Why the Future Is About Economic Adaptation, Risk Management, and Compliance
While new technologies like ALS, wind-assist propulsion, and alternative fuels are essential, their adoption will be largely dictated by economic considerations, specifically, whether they make financial sense in light of regulatory penalties, carbon liabilities, and stricter reporting standards. Shipowners will need to balance the costs of these investments against the potential savings from reduced carbon penalties and manage their exposure to future risks.
In the end, the decarbonization of shipping will be less about the technical feasibility of new solutions and more about the economic viability of those solutions in a landscape increasingly defined by regulatory costs, risk management strategies, and compliance requirements. The push toward net zero is being steered not just by innovation but by the hard economic realities of a world where carbon has a price and transparency is mandatory.
Embracing an Economic-First, Risk-Aware, and Compliant Approach to Decarbonization
The shipping industry is on a journey toward net zero, but the route will be charted by economics, risk management, and compliance as much as technology. As regulatory penalties, carbon costs, and reporting standards become stricter, the industry must adapt quickly to a new economic reality.
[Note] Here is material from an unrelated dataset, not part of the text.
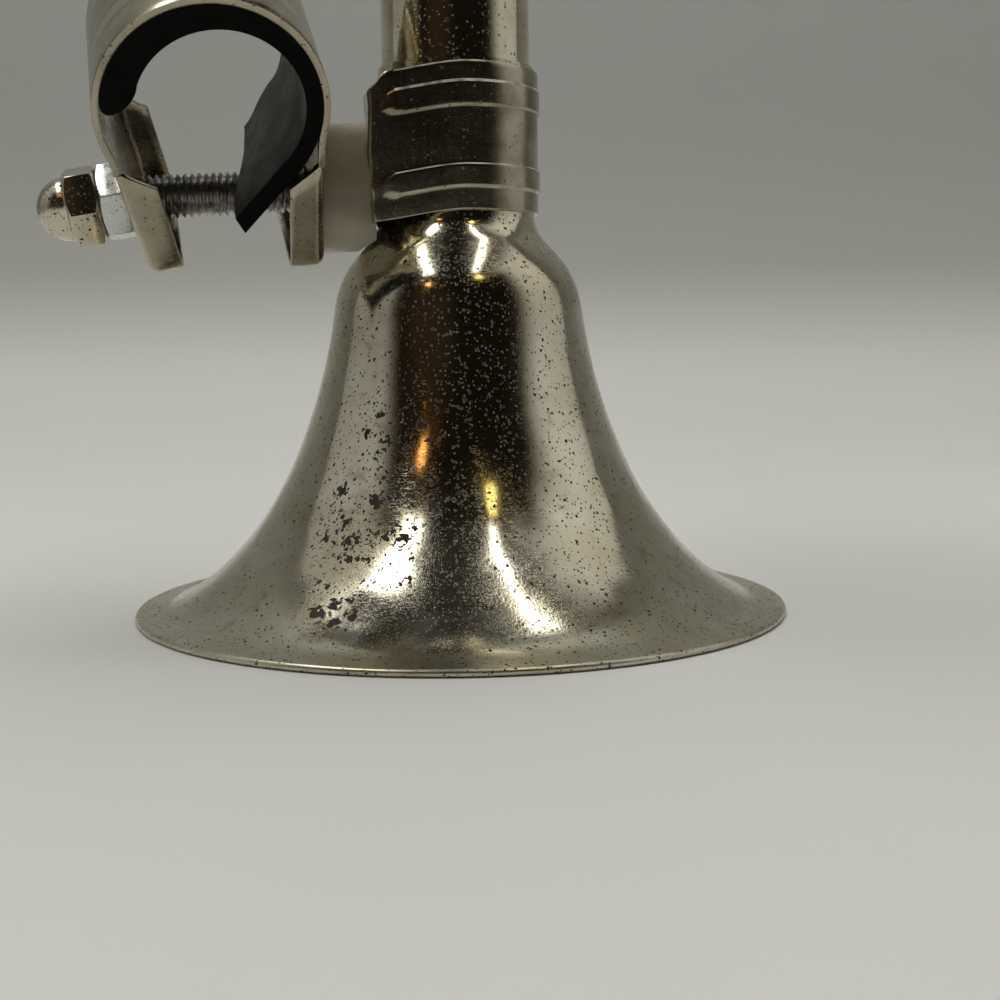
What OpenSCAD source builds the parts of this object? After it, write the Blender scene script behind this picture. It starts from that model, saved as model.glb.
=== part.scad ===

This means not just adopting new technologies but fundamentally rethinking the economics of global trade and incorporating robust risk mitigation strategies to navigate the future effectively.
The destination may be net zero by 2050, but getting there will require navigating a landscape where every decision is driven by the bottom line, informed by comprehensive risk modelling, and aligned with stringent compliance standards. The challenge for shipping companies will be finding ways to align their economic interests with the regulatory demands of a decarbonizing world while managing future uncertainties.